Intentionally creating a trade secret or proprietary right is accomplished by developing valuable but non-publicly available information coupled with adopting real-world measures reasonably designed to ensure its ongoing secrecy. While this post has sought to provide a sense of the types of measures that might be deployed, the appropriate mix will vary. Legally speaking, trade secrets and proprietary data can be disclosed privately, but this should be done on terms that ensure that you unambiguously remain the rights holder controlling the further use and disclosure of that information (see my post here).

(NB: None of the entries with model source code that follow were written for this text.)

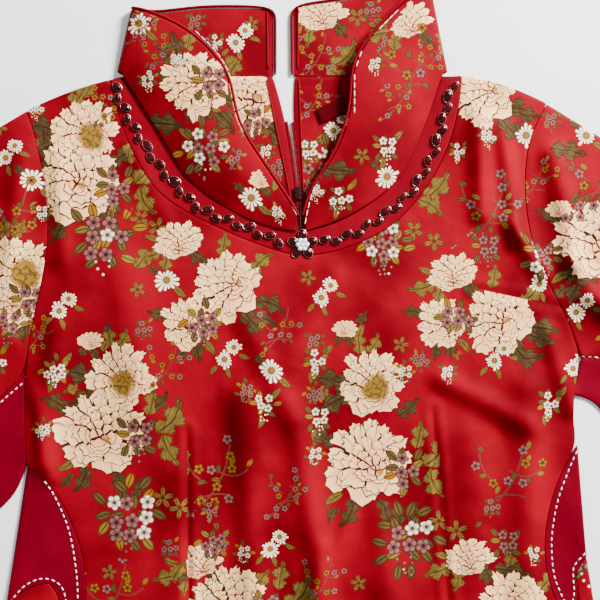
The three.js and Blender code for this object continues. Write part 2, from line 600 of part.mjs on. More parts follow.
/** A bare tab sewn inside the back neck. */
function neckTab() {
  const tab = new THREE.BoxGeometry(30, 12, 1, 4, 2, 1).rotateZ(THREE.MathUtils.degToRad(20));
  add("neck_tab", tab.translate(30, -27, CLOTH + GAP + 0.5), CRIMSON);
}

front();
neckBand();
back();
for (const side of ["left", "right"]) {
  sleeve(side);
  sidePieces(side);
  collar(side);
  add(`stones_${side}`, chainGeometry(CHAINS[side]), GARNET);
}
add("flower", flowerGeometry(), PEARL);
zip();
neckTab();

// The origin is under the middle of the garment, on the ground.
const box = new THREE.Box3().setFromObject(garment);
const middle = box.getCenter(new THREE.Vector3());
garment.position.set(-middle.x, -middle.y, -box.min.z);

export default garment;
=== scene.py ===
"""A flower-print cheongsam laid flat on a pale floor, front up, with its neck towards +Y.

Sizes are in metres unless a name ends in _MM. Tables give places on the garment in millimetres, right of
the centre front and up from the level where neck and shoulder meet; place() turns them into the frame.
"""

import math
import random
from functools import partialmethod

import bmesh
import bpy
import numpy
from mathutils import Matrix, Vector, noise
from mathutils.bvhtree import BVHTree


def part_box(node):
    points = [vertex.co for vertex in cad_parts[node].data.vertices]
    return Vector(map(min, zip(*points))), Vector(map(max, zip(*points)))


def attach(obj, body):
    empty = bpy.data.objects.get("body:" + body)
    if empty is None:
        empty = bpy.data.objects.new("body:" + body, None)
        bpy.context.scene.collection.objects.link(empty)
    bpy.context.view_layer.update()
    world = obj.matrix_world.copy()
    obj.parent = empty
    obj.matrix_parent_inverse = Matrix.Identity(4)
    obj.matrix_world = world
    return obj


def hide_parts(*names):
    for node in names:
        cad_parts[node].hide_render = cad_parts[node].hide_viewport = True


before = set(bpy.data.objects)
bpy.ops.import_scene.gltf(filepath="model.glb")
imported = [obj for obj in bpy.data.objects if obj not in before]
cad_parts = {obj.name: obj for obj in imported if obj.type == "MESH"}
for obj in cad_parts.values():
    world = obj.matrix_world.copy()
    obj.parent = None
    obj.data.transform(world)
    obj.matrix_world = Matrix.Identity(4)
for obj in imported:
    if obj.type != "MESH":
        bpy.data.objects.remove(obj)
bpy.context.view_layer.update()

# ---------------------------------------------------------------- sizes
MM = 0.001
HEM_BELOW_NECK = 0.91985  # from the neck level down to the hem
FLOWER_RIGHT = 0.004  # the stone flower lies this far right of the centre front
LAYER_TOP = 0.0027  # top of the upper layer where nothing lifts it
RANDOM_SEED = 11

flower_low, flower_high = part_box("flower")
NECK_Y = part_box("front")[0][1] + HEM_BELOW_NECK
MIDDLE_X = (flower_low[0] + flower_high[0]) / 2 - FLOWER_RIGHT


def named_rows(columns, rows):
    """A table's rows as dictionaries."""
    return [dict(zip(columns, row)) for row in rows]


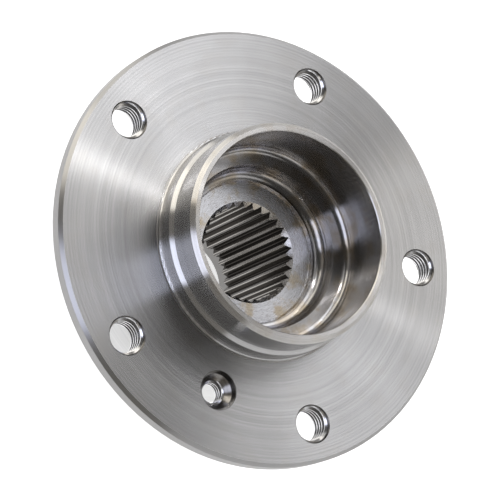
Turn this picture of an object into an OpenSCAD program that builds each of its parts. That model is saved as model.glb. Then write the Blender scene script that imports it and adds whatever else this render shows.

There are several important rewards to being able to demonstrate dependable rights to this form of intangible assets. Transactions ranging from licensing arrangements to the sale of a business require articulating just what trade secrets or proprietary information is involved. Similarly, at a more preliminary stage, showing that appropriate systems have been put in place may assist in raising financing or finding investors and business partners. Finally, if the need arises, documenting and being able to articulate what measures have been taken to keep information secret or confidential will greatly assist in enforcing your legal rights through the courts.